Your objective: Will you quote precisely the lines that run from the top of the material below to the line containing "y: their Y.", both ends included?

(Records from a collection)
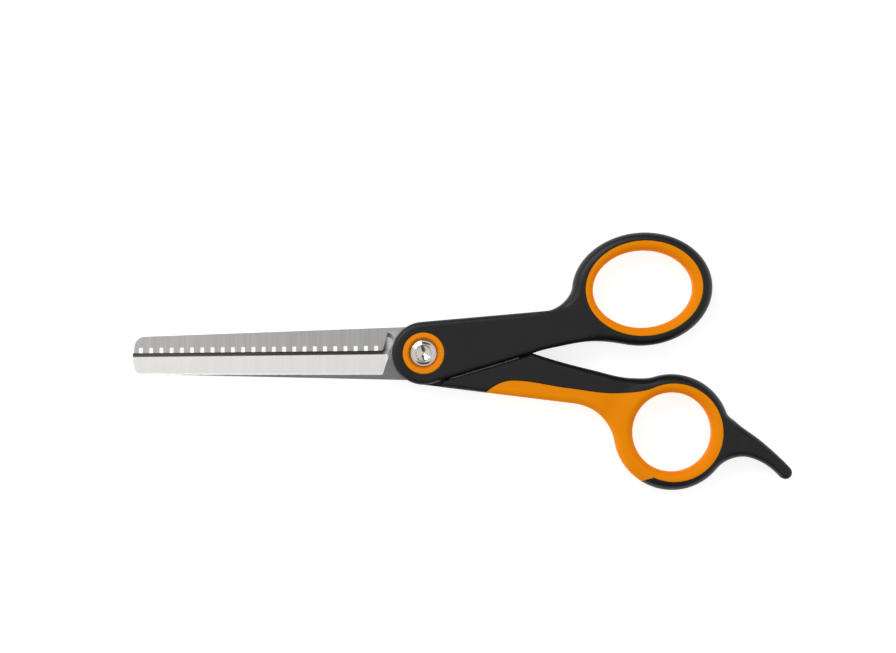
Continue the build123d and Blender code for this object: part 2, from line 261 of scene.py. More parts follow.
@dataclass(frozen=True)
class BladeSteel:
    """Stainless strip, blanked, ground across on its faces and left as rolled where no wheel reached.

    Attributes:
        name: the material's name.
        tip: sRGB colour of the ground faces at the tip, one end of a painted reflection gradient along the
            blade.
        heel: sRGB colour of the ground faces at the heel, the other end of that painted reflection gradient.
        raw: sRGB colour of the surface as rolled.
        raw_mm: height of the surface as rolled.
        raw_side: 1 if that is the top of the blade and -1 if it is underneath.
        streak: how dark the grinding streaks are, from 0 to 1.
        streak_mm: width of one streak.
        roughness: of the ground faces.
        bevel_shade: the painted shade on its honed bevel, if it has one.
        plunge_highlight: sRGB colour of the painted highlight where the ground faces end.
        scale_mm: width of one fleck of the rolled surface.
        painted_sheen: how many times brighter the rolled surface is painted at its +Y edge, a painted
            reflection.
    """

    name: str
    tip: str
    heel: str
    raw: str
    raw_mm: float
    raw_side: int
    streak: float
    streak_mm: float
    roughness: float
    bevel_shade: HonedBevelShade | None = None
    plunge_highlight: str = "#F4F3F1"
    scale_mm: float = 0.8
    painted_sheen: float = 2.3

    def rolled(
        self, tree: bpy.types.NodeTree, place: bpy.types.NodeSocket, y: bpy.types.NodeSocket
    ) -> bpy.types.Node:
        """Colour of the surface as rolled: fine scale, and a painted reflection that brightens it towards its
        +Y edge.

        Args:
            tree: the material's node tree.
            place: the object coordinates.
            y: their Y.

        Returns:
            The node with the colour.
        """
        scale = add(tree, "TexNoise", {"Vector": place, "Scale": per_mm(self.scale_mm), "Detail": 5.0})
        flecks_and_sheen = add(tree, "MapRange", {0: scale.outputs[0], 1: 0.3, 2: 0.7, 3: 0.88, 4: 1.05})
        # painted reflection: the rolled surface is made brighter towards +Y
        painted_sheen = add(tree, "MapRange", {0: y, 1: -2 * MM, 2: 5 * MM, 3: 1.0, 4: self.painted_sheen})
        flecks_and_sheen = add(tree, "Math", {0: flecks_and_sheen.outputs[0], 1: painted_sheen.outputs[0]}, operation="MULTIPLY")
        return add(tree, "MixRGB", {0: 1.0, 1: linear(self.raw), 2: flecks_and_sheen.outputs[0]}, blend_type="MULTIPLY")

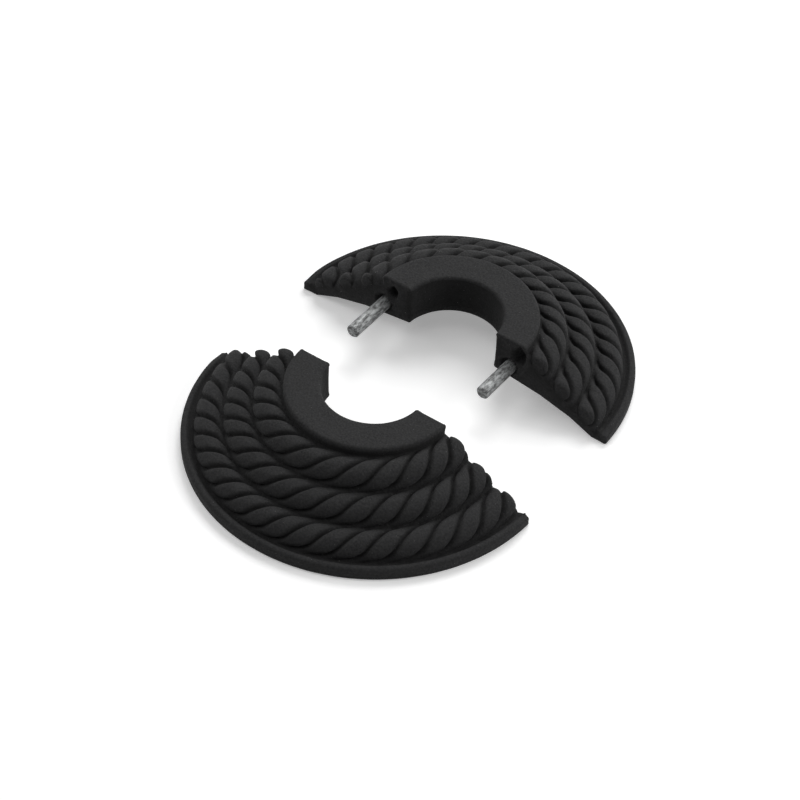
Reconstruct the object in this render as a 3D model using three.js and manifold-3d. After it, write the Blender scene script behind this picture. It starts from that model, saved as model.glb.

Answer to the problem:
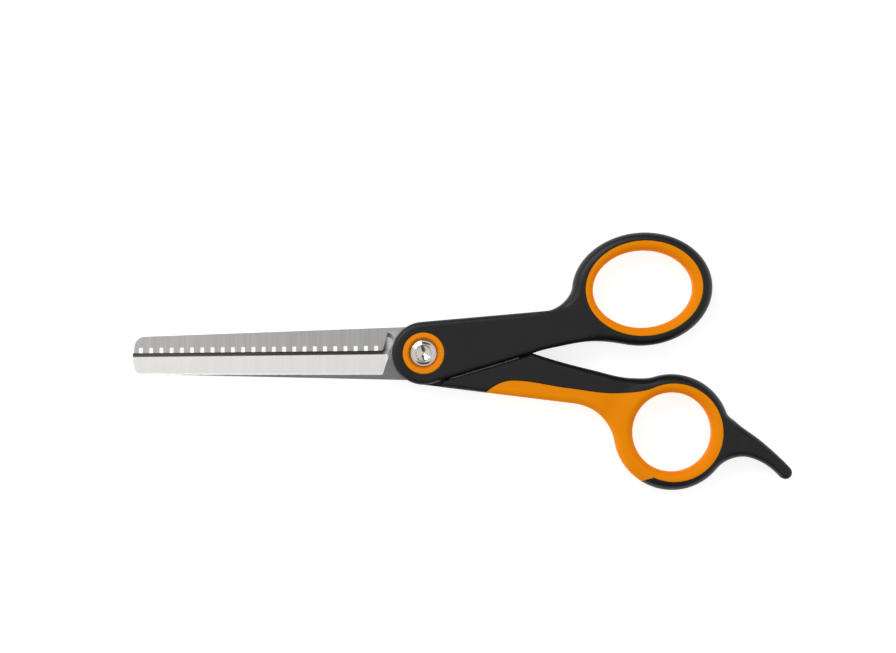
Continue the build123d and Blender code for this object: part 2, from line 261 of scene.py. More parts follow.
@dataclass(frozen=True)
class BladeSteel:
    """Stainless strip, blanked, ground across on its faces and left as rolled where no wheel reached.

    Attributes:
        name: the material's name.
        tip: sRGB colour of the ground faces at the tip, one end of a painted reflection gradient along the
            blade.
        heel: sRGB colour of the ground faces at the heel, the other end of that painted reflection gradient.
        raw: sRGB colour of the surface as rolled.
        raw_mm: height of the surface as rolled.
        raw_side: 1 if that is the top of the blade and -1 if it is underneath.
        streak: how dark the grinding streaks are, from 0 to 1.
        streak_mm: width of one streak.
        roughness: of the ground faces.
        bevel_shade: the painted shade on its honed bevel, if it has one.
        plunge_highlight: sRGB colour of the painted highlight where the ground faces end.
        scale_mm: width of one fleck of the rolled surface.
        painted_sheen: how many times brighter the rolled surface is painted at its +Y edge, a painted
            reflection.
    """

    name: str
    tip: str
    heel: str
    raw: str
    raw_mm: float
    raw_side: int
    streak: float
    streak_mm: float
    roughness: float
    bevel_shade: HonedBevelShade | None = None
    plunge_highlight: str = "#F4F3F1"
    scale_mm: float = 0.8
    painted_sheen: float = 2.3

    def rolled(
        self, tree: bpy.types.NodeTree, place: bpy.types.NodeSocket, y: bpy.types.NodeSocket
    ) -> bpy.types.Node:
        """Colour of the surface as rolled: fine scale, and a painted reflection that brightens it towards its
        +Y edge.

        Args:
            tree: the material's node tree.
            place: the object coordinates.
            y: their Y.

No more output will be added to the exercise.